This pair of black-humoured vignettes of ‘ordinary people doing ordinary things’[note]“An ordinary mind on an ordinary day. The mind receives a myriad impressions—trivial, fantastic, evanescent, or engraved with the sharpness of steel. From all sides they come, an incessant shower of innumerable atoms; and as they fall, as they shape themselves into the life of Monday or Tuesday. . .” Virginia Woolf, “Modern Fiction” (1919) in The Common Reader (University of Adelaide ebook, updated August 2015), chap. 13[/note] are from Roy Andersson’s 2007 film, You, the Living, but equally, they could be from Alice Dixon, Caroline Meaden and William McBride’s recent performance, “This is What’s Happening,” winner of this year’s Melbourne Fringe Festival’s Best Dance.

“In a caravan.

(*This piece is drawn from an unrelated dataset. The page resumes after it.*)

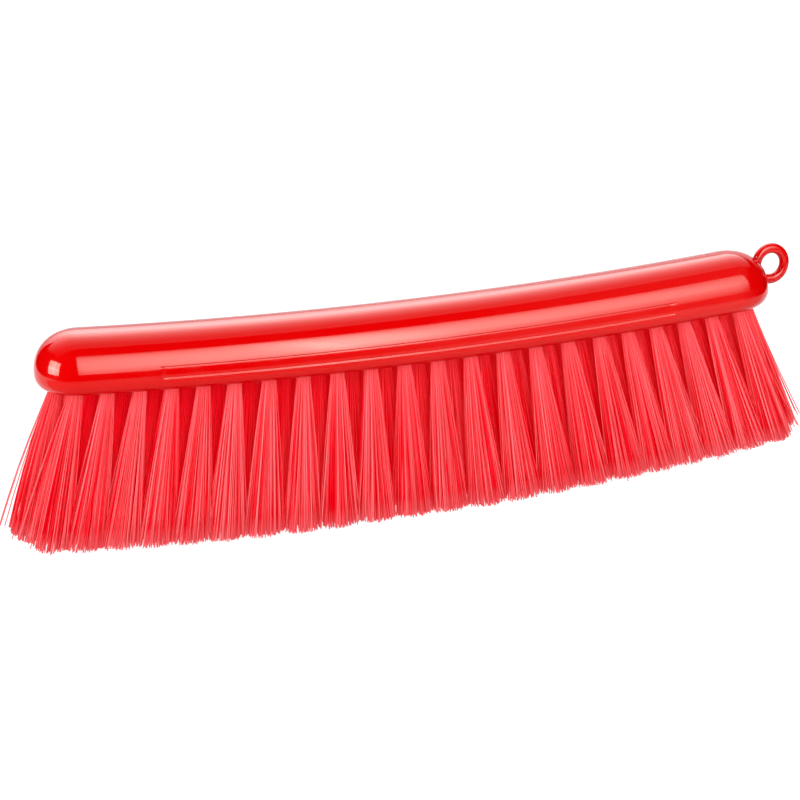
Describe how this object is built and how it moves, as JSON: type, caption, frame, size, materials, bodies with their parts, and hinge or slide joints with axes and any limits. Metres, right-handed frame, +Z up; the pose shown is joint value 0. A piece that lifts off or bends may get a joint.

In a caravan park,” standing side by side, facing forward, a couple recount the mundane moments of their holiday: cleaning spilled chicken noodle soup off the floor, and an unremarkable meal shared when they “ate out, once.” Delivered with deadpan assurance, the staccato chit-chat (to the audience) of Meaden and McBride, as the underwhelmed beige pairing, encapsulated all that it is to be human. Twiddle thumbs. Talk about the traffic. The weather. Alone. Together. Viewed in this way, the small, unfiltered trifles actually revealed the whole picture.

Absurdist tragicomedies of the trivialities of everyday life; one told through the medium of film, the other through dance and spoken word. Both with controlled aesthetics, bleached of colour, albeit the second, to be fair to the dark and meticulous genius of the Swedish film director, Andersson, presented with less refinement.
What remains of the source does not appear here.